Well, it looks like the Southern Baptist Convention named a gavel after John Broadus. Current SBC president J.D. Greaar wants to retire it. Here is Sarah Pulliam Bailey at The Washington Post:
J.D. Greear, the president of the Southern Baptist Convention, on Wednesday called for the retirement of a gavel that carries the name of a 19th-century Southern Baptist leader who was a slaveholder and led the convention in support of the Confederacy.
Greear said that he was “deeply conflicted” last year when he was handed the gavel named after John Broadus, who was the second president of Southern Baptist Theological Seminary, the SBC’s flagship seminary. The SBC’s annual meeting, which takes place in a different city every year, was held in 2019 in Birmingham, Ala., the city where several significant events took place during the civil rights movement.
“Southern Baptists, I think it is time to retire the Broadus gavel,” Greear wrote in a forthcoming piece in the Baptist Press that was shared with The Washington Post. “While we do not want to, nor could we, erase our history, it is time for this gavel to go back into the display case at the Executive Committee offices.”
The decision comes amid nationwide protests around racial injustice that has led to the removal of Confederate statues and symbols, which have been challenged for years. A spokesman for Greear said the gavel is the SBC’s version of a Confederate monument and that Greear did not realize that he had the option to choose another gavel.
The SBC is the nation’s largest Protestant denomination and was founded in 1845 in defense of missionaries who owned slaves. The police killing of George Floyd in Minneapolis have elicited widespread condemnation by Southern Baptists.

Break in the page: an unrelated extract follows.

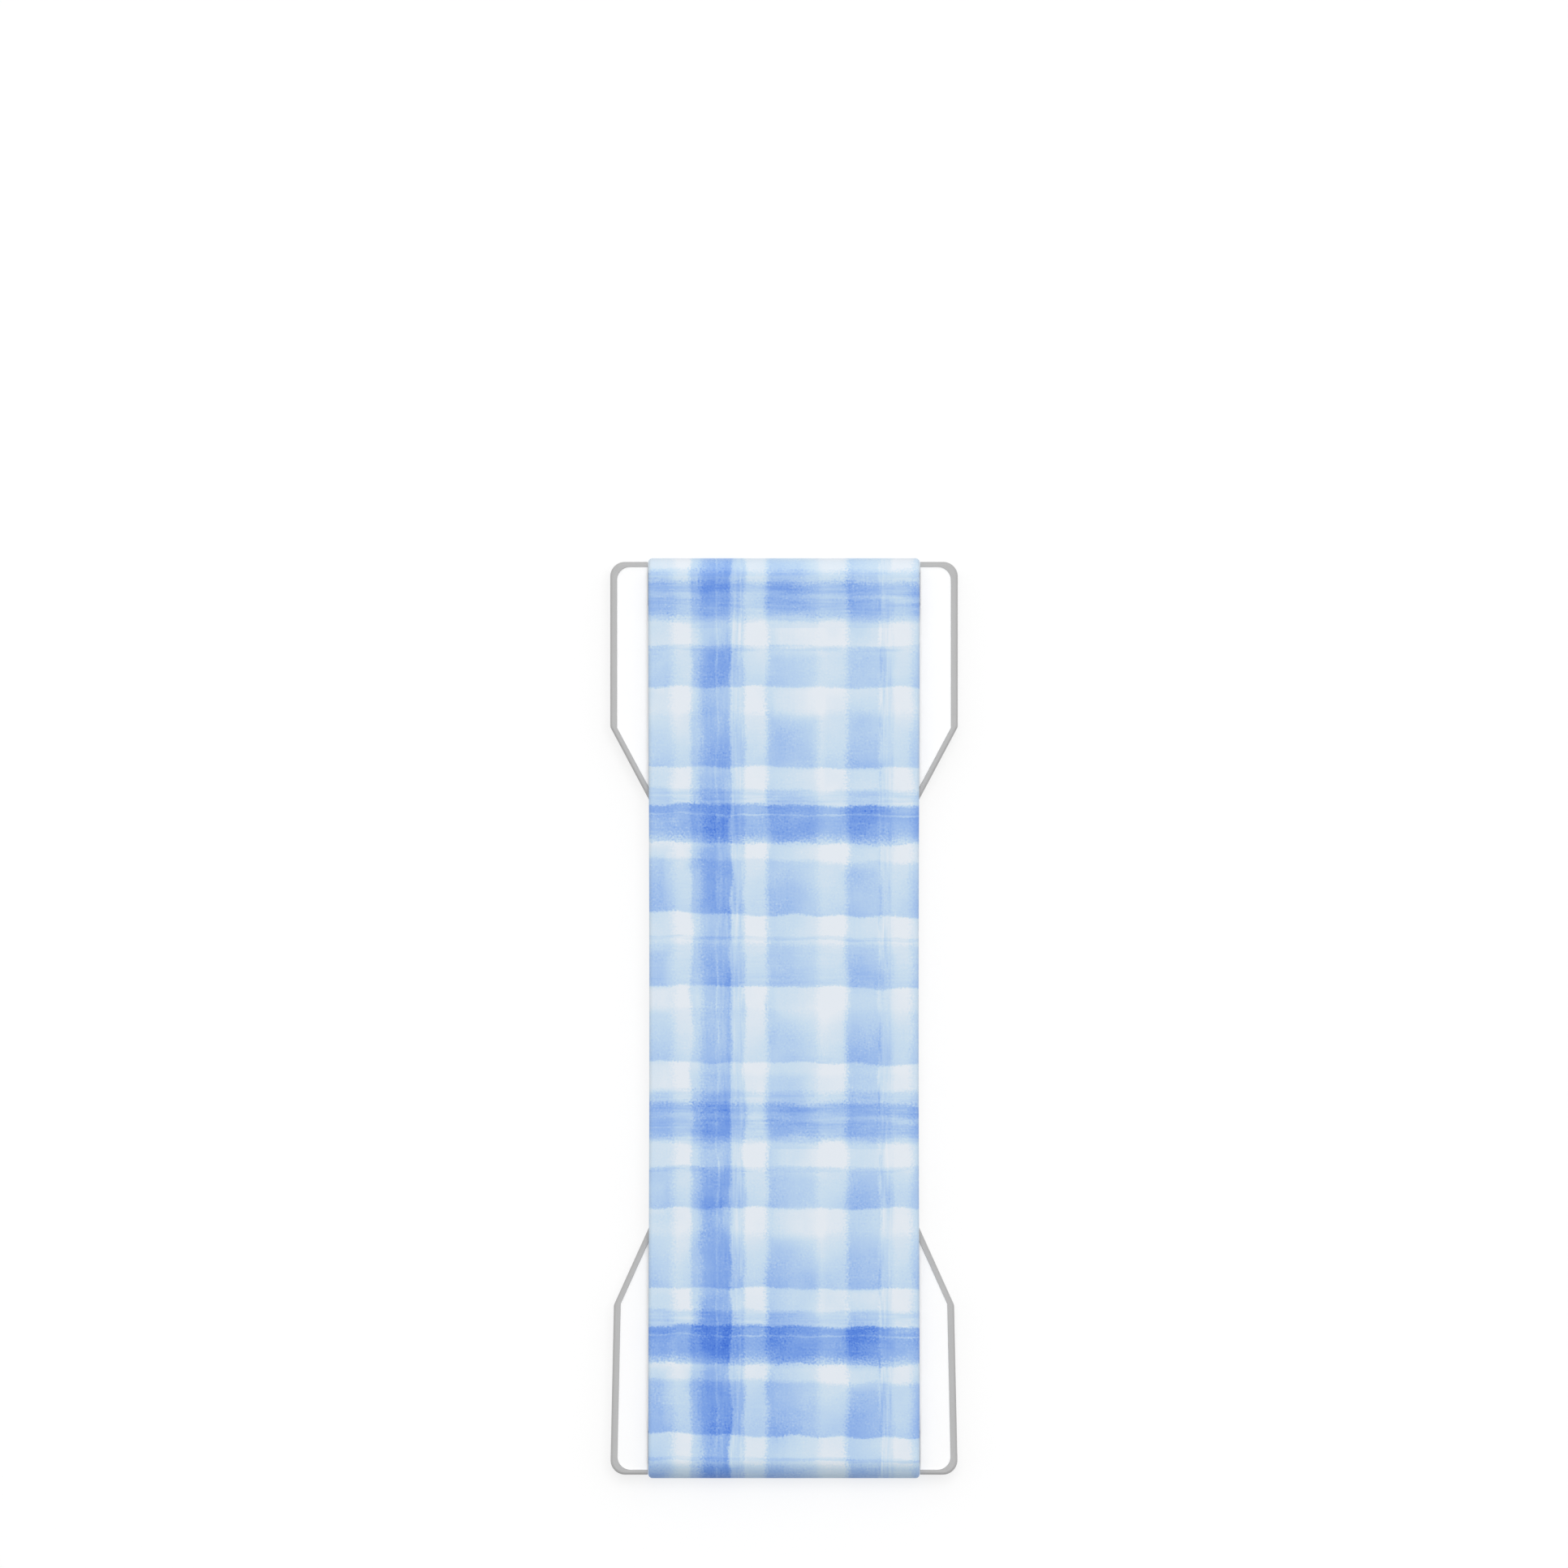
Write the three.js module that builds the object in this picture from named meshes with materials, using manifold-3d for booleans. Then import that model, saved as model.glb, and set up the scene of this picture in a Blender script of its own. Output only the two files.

Greear will preside over one more annual meeting and will get to pick the gavel next year for SBC business. He wrote that he might consider using a gavel representing Annie Armstrong, a pioneer advocate for missions who fought to send the first female African American missionaries. He also might consider the Judson gavel, named after Adoniram Judson, was one of the first missionaries to travel to Myanmar, then known as Burma.